• BRIEF
Repeat the material in full. Keep every line exactly as it is.

• RECORDED DATA

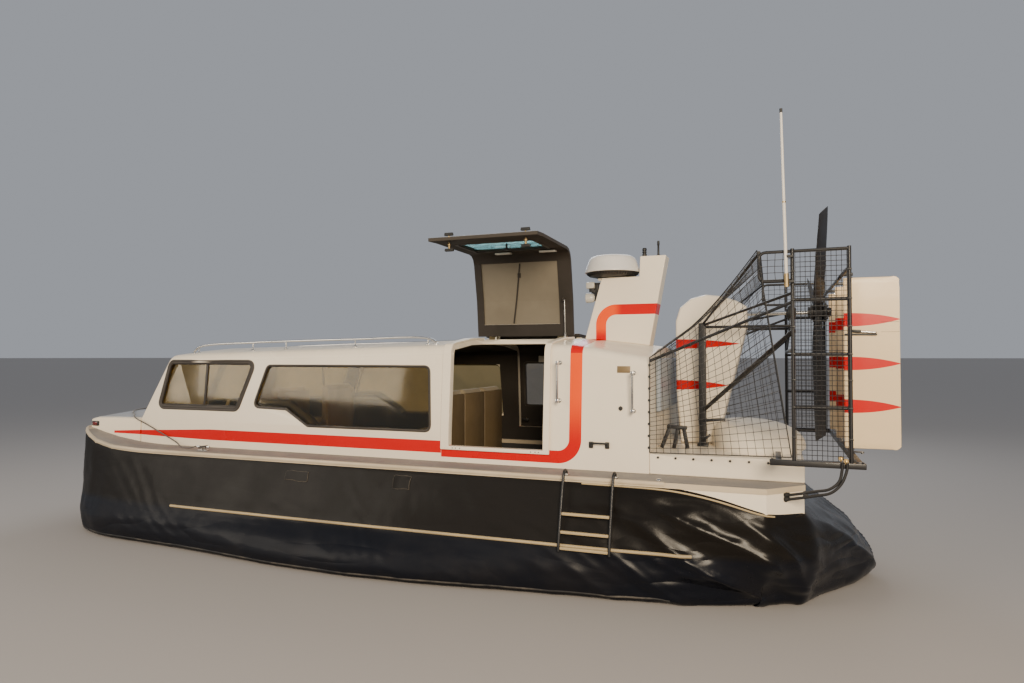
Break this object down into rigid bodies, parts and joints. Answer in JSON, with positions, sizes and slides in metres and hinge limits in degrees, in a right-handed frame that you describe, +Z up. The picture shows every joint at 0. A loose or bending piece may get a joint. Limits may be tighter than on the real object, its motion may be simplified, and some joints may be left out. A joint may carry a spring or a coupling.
{
  "type": "cabin hovercraft",
  "caption": "Light cabin hovercraft resting on its skids with the skirt let down, roof-hinged side doors, a caged pusher propeller and hinged rudders.",
  "frame": {"origin": "on the ground, at the middle of the craft's length and beam", "axes": "+X forward to the bow, +Y to port, +Z up"},
  "size_m": [8.01, 3.24, 3.5503],
  "materials": {
    "white_gelcoat": "glossy sprayed moulding",
    "deck_grip": "grey non-slip deck paint with a cream edge",
    "skirt_fabric": "coated fabric, worn and dusty",
    "tinted_glass": "lightly tinted glazing",
    "lining": "fawn trim cloth",
    "seat_cover": "olive seat cloth",
    "engine_parts": "dark engine parts",
    "dark_trim": "dark moulded trim",
    "bright_metal": "stainless steel",
    "black_tube": "black powder coat",
    "propeller_black": "black composite blades",
    "antenna_white": "white fibreglass whip",
    "dome_white": "white scanner cover",
    "rudder_paint": "cream paint with red stripes",
    "hose_rubber": "black steering hose",
    "net_cord": "black knotted cord",
    "rope": "dark braided rope"
  },
  "bodies": {
    "root": {"aft_body": "white_gelcoat", "aft_dome": "white_gelcoat", "antenna": "antenna_white", "bench_rear": "seat_cover", "boarding_ladder": "black_tube", "cabin_front": "white_gelcoat", "cabin_roof": "white_gelcoat", "cabin_side_port": "white_gelcoat", "cabin_side_starboard": "white_gelcoat", "dashboard": "dark_trim", "door_flange_port": "white_gelcoat", "door_flange_starboard": "white_gelcoat", "drive_tower": "white_gelcoat", "engine_block": "engine_parts", "engine_enclosure": "white_gelcoat", "foredeck": "white_gelcoat", "front_seats": "seat_cover", "grab_rail_front_port": "bright_metal", "grab_rail_front_starboard": "bright_metal", "grab_rail_rear_port": "bright_metal", "grab_rail_rear_starboard": "bright_metal", "guard_frame": "black_tube", "guard_mesh_port": "black_tube", "guard_mesh_starboard": "black_tube", "guard_net_port": "net_cord", "guard_net_starboard": "net_cord", "gunwale": "deck_grip", "hull": "white_gelcoat", "mast_lights": "black_tube", "mooring_rope": "rope", "pylon": "white_gelcoat", "pylon_lamps": "black_tube", "radiator": "engine_parts", "rear_bulkhead": "white_gelcoat", "roof_rail_port": "bright_metal", "roof_rail_starboard": "bright_metal", "scanner_dome": "dome_white", "skirt": "skirt_fabric", "steering_hoses": "hose_rubber", "stern_block": "white_gelcoat", "topsides": "white_gelcoat", "window_front_port": "tinted_glass", "window_front_starboard": "tinted_glass", "window_long_port": "tinted_glass", "window_long_starboard": "tinted_glass", "windscreen": "tinted_glass"},
    "propeller": {"propeller": "propeller_black"},
    "rudder_port": {"rudder_port": "rudder_paint"},
    "rudder_centre": {"rudder_centre": "rudder_paint"},
    "rudder_starboard": {"rudder_starboard": "rudder_paint"},
    "door_port": {"door_port": "white_gelcoat", "door_window_port": "tinted_glass", "door_roof_panel_port": "lining"},
    "strut_barrel_port": {"strut_barrel_port": "bright_metal"},
    "strut_rod_port": {"strut_rod_port": "bright_metal"},
    "door_starboard": {"door_starboard": "white_gelcoat", "door_window_starboard": "tinted_glass", "door_roof_panel_starboard": "lining"},
    "strut_barrel_starboard": {"strut_barrel_starboard": "bright_metal"},
    "strut_rod_starboard": {"strut_rod_starboard": "bright_metal"}
  },
  "joints": [
    {"name": "door_port_hinge", "type": "hinge", "parent": "root", "child": "door_port", "pos_m": [-0.9, 0.1, 2.014], "axis": [1, 0, 0], "range_deg": [-86, 0]},
    {"name": "door_starboard_hinge", "type": "hinge", "parent": "root", "child": "door_starboard", "pos_m": [-0.9, -0.1, 2.014], "axis": [-1, 0, 0], "range_deg": [0, 86]},
    {"name": "strut_port_swing", "type": "hinge", "parent": "root", "child": "strut_barrel_port", "pos_m": [-1.314, 0.15, 1.7], "axis": [1, 0, 0], "range_deg": [-45.06, 0]},
    {"name": "strut_port_slide", "type": "slide", "parent": "strut_barrel_port", "child": "strut_rod_port", "axis": [0, 0.0654, 0.9979], "range_m": [-0.26778, 0]},
    {"name": "strut_starboard_swing", "type": "hinge", "parent": "root", "child": "strut_barrel_starboard", "pos_m": [-1.314, -0.15, 1.7], "axis": [-1, 0, 0], "range_deg": [0, 45.06]},
    {"name": "strut_starboard_slide", "type": "slide", "parent": "strut_barrel_starboard", "child": "strut_rod_starboard", "axis": [0, -0.7526, 0.6585], "range_m": [0, 0.26778]},
    {"name": "propeller_spin", "type": "hinge", "parent": "root", "child": "propeller", "pos_m": [-3.5, 0, 2.18], "axis": [1, 0, 0], "continuous": true},
    {"name": "rudder_centre_swing", "type": "hinge", "parent": "root", "child": "rudder_centre", "pos_m": [-3.685, 0, 1.75], "axis": [0, 0, 1], "range_deg": [-30, 30]},
    {"name": "rudder_port_swing", "type": "hinge", "parent": "root", "child": "rudder_port", "pos_m": [-3.685, 0.7, 1.75], "axis": [0, 0, 1], "range_deg": [-30, 30]},
    {"name": "rudder_starboard_swing", "type": "hinge", "parent": "root", "child": "rudder_starboard", "pos_m": [-3.685, -0.7, 1.75], "axis": [0, 0, 1], "range_deg": [-30, 30]}
  ],
  "couplings": [
    {"joint": "strut_port_swing", "follows": "door_port_hinge", "ratio": 0.524},
    {"joint": "strut_port_slide", "follows": "door_port_hinge", "m_per_rad": 0.1784},
    {"joint": "strut_starboard_swing", "follows": "door_starboard_hinge", "ratio": 0.524},
    {"joint": "strut_starboard_slide", "follows": "door_starboard_hinge", "m_per_rad": 0.1784},
    {"joint": "rudder_port_swing", "follows": "rudder_centre_swing", "ratio": 1},
    {"joint": "rudder_starboard_swing", "follows": "rudder_centre_swing", "ratio": 1}
  ]
}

• COMPLETED TASK
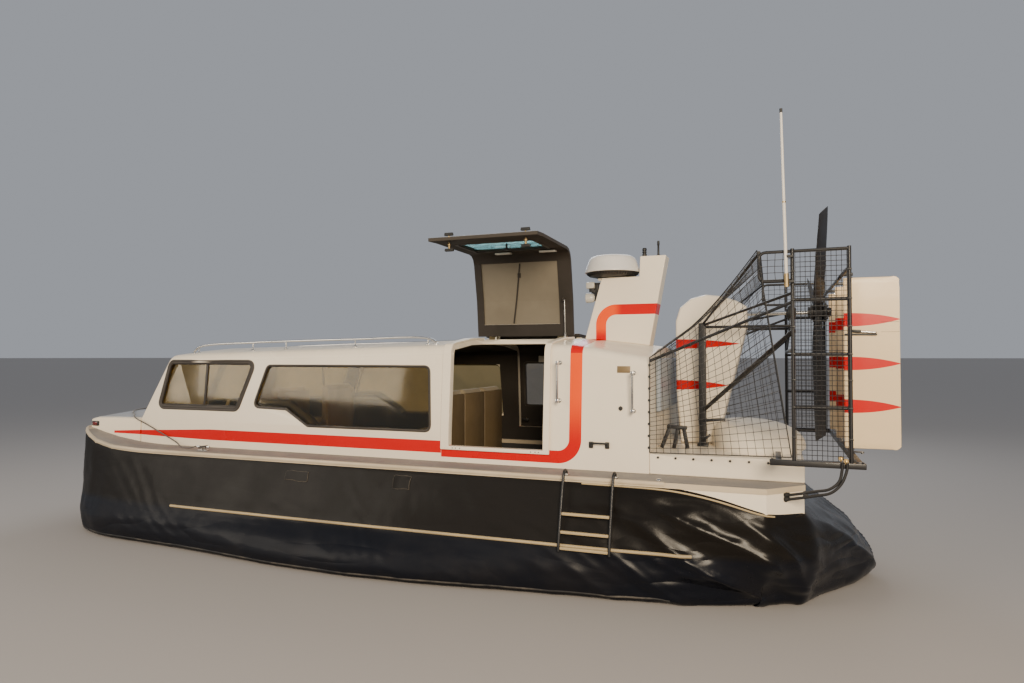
Break this object down into rigid bodies, parts and joints. Answer in JSON, with positions, sizes and slides in metres and hinge limits in degrees, in a right-handed frame that you describe, +Z up. The picture shows every joint at 0. A loose or bending piece may get a joint. Limits may be tighter than on the real object, its motion may be simplified, and some joints may be left out. A joint may carry a spring or a coupling.
{
  "type": "cabin hovercraft",
  "caption": "Light cabin hovercraft resting on its skids with the skirt let down, roof-hinged side doors, a caged pusher propeller and hinged rudders.",
  "frame": {"origin": "on the ground, at the middle of the craft's length and beam", "axes": "+X forward to the bow, +Y to port, +Z up"},
  "size_m": [8.01, 3.24, 3.5503],
  "materials": {
    "white_gelcoat": "glossy sprayed moulding",
    "deck_grip": "grey non-slip deck paint with a cream edge",
    "skirt_fabric": "coated fabric, worn and dusty",
    "tinted_glass": "lightly tinted glazing",
    "lining": "fawn trim cloth",
    "seat_cover": "olive seat cloth",
    "engine_parts": "dark engine parts",
    "dark_trim": "dark moulded trim",
    "bright_metal": "stainless steel",
    "black_tube": "black powder coat",
    "propeller_black": "black composite blades",
    "antenna_white": "white fibreglass whip",
    "dome_white": "white scanner cover",
    "rudder_paint": "cream paint with red stripes",
    "hose_rubber": "black steering hose",
    "net_cord": "black knotted cord",
    "rope": "dark braided rope"
  },
  "bodies": {
    "root": {"aft_body": "white_gelcoat", "aft_dome": "white_gelcoat", "antenna": "antenna_white", "bench_rear": "seat_cover", "boarding_ladder": "black_tube", "cabin_front": "white_gelcoat", "cabin_roof": "white_gelcoat", "cabin_side_port": "white_gelcoat", "cabin_side_starboard": "white_gelcoat", "dashboard": "dark_trim", "door_flange_port": "white_gelcoat", "door_flange_starboard": "white_gelcoat", "drive_tower": "white_gelcoat", "engine_block": "engine_parts", "engine_enclosure": "white_gelcoat", "foredeck": "white_gelcoat", "front_seats": "seat_cover", "grab_rail_front_port": "bright_metal", "grab_rail_front_starboard": "bright_metal", "grab_rail_rear_port": "bright_metal", "grab_rail_rear_starboard": "bright_metal", "guard_frame": "black_tube", "guard_mesh_port": "black_tube", "guard_mesh_starboard": "black_tube", "guard_net_port": "net_cord", "guard_net_starboard": "net_cord", "gunwale": "deck_grip", "hull": "white_gelcoat", "mast_lights": "black_tube", "mooring_rope": "rope", "pylon": "white_gelcoat", "pylon_lamps": "black_tube", "radiator": "engine_parts", "rear_bulkhead": "white_gelcoat", "roof_rail_port": "bright_metal", "roof_rail_starboard": "bright_metal", "scanner_dome": "dome_white", "skirt": "skirt_fabric", "steering_hoses": "hose_rubber", "stern_block": "white_gelcoat", "topsides": "white_gelcoat", "window_front_port": "tinted_glass", "window_front_starboard": "tinted_glass", "window_long_port": "tinted_glass", "window_long_starboard": "tinted_glass", "windscreen": "tinted_glass"},
    "propeller": {"propeller": "propeller_black"},
    "rudder_port": {"rudder_port": "rudder_paint"},
    "rudder_centre": {"rudder_centre": "rudder_paint"},
    "rudder_starboard": {"rudder_starboard": "rudder_paint"},
    "door_port": {"door_port": "white_gelcoat", "door_window_port": "tinted_glass", "door_roof_panel_port": "lining"},
    "strut_barrel_port": {"strut_barrel_port": "bright_metal"},
    "strut_rod_port": {"strut_rod_port": "bright_metal"},
    "door_starboard": {"door_starboard": "white_gelcoat", "door_window_starboard": "tinted_glass", "door_roof_panel_starboard": "lining"},
    "strut_barrel_starboard": {"strut_barrel_starboard": "bright_metal"},
    "strut_rod_starboard": {"strut_rod_starboard": "bright_metal"}
  },
  "joints": [
    {"name": "door_port_hinge", "type": "hinge", "parent": "root", "child": "door_port", "pos_m": [-0.9, 0.1, 2.014], "axis": [1, 0, 0], "range_deg": [-86, 0]},
    {"name": "door_starboard_hinge", "type": "hinge", "parent": "root", "child": "door_starboard", "pos_m": [-0.9, -0.1, 2.014], "axis": [-1, 0, 0], "range_deg": [0, 86]},
    {"name": "strut_port_swing", "type": "hinge", "parent": "root", "child": "strut_barrel_port", "pos_m": [-1.314, 0.15, 1.7], "axis": [1, 0, 0], "range_deg": [-45.06, 0]},
    {"name": "strut_port_slide", "type": "slide", "parent": "strut_barrel_port", "child": "strut_rod_port", "axis": [0, 0.0654, 0.9979], "range_m": [-0.26778, 0]},
    {"name": "strut_starboard_swing", "type": "hinge", "parent": "root", "child": "strut_barrel_starboard", "pos_m": [-1.314, -0.15, 1.7], "axis": [-1, 0, 0], "range_deg": [0, 45.06]},
    {"name": "strut_starboard_slide", "type": "slide", "parent": "strut_barrel_starboard", "child": "strut_rod_starboard", "axis": [0, -0.7526, 0.6585], "range_m": [0, 0.26778]},
    {"name": "propeller_spin", "type": "hinge", "parent": "root", "child": "propeller", "pos_m": [-3.5, 0, 2.18], "axis": [1, 0, 0], "continuous": true},
    {"name": "rudder_centre_swing", "type": "hinge", "parent": "root", "child": "rudder_centre", "pos_m": [-3.685, 0, 1.75], "axis": [0, 0, 1], "range_deg": [-30, 30]},
    {"name": "rudder_port_swing", "type": "hinge", "parent": "root", "child": "rudder_port", "pos_m": [-3.685, 0.7, 1.75], "axis": [0, 0, 1], "range_deg": [-30, 30]},
    {"name": "rudder_starboard_swing", "type": "hinge", "parent": "root", "child": "rudder_starboard", "pos_m": [-3.685, -0.7, 1.75], "axis": [0, 0, 1], "range_deg": [-30, 30]}
  ],
  "couplings": [
    {"joint": "strut_port_swing", "follows": "door_port_hinge", "ratio": 0.524},
    {"joint": "strut_port_slide", "follows": "door_port_hinge", "m_per_rad": 0.1784},
    {"joint": "strut_starboard_swing", "follows": "door_starboard_hinge", "ratio": 0.524},
    {"joint": "strut_starboard_slide", "follows": "door_starboard_hinge", "m_per_rad": 0.1784},
    {"joint": "rudder_port_swing", "follows": "rudder_centre_swing", "ratio": 1},
    {"joint": "rudder_starboard_swing", "follows": "rudder_centre_swing", "ratio": 1}
  ]
}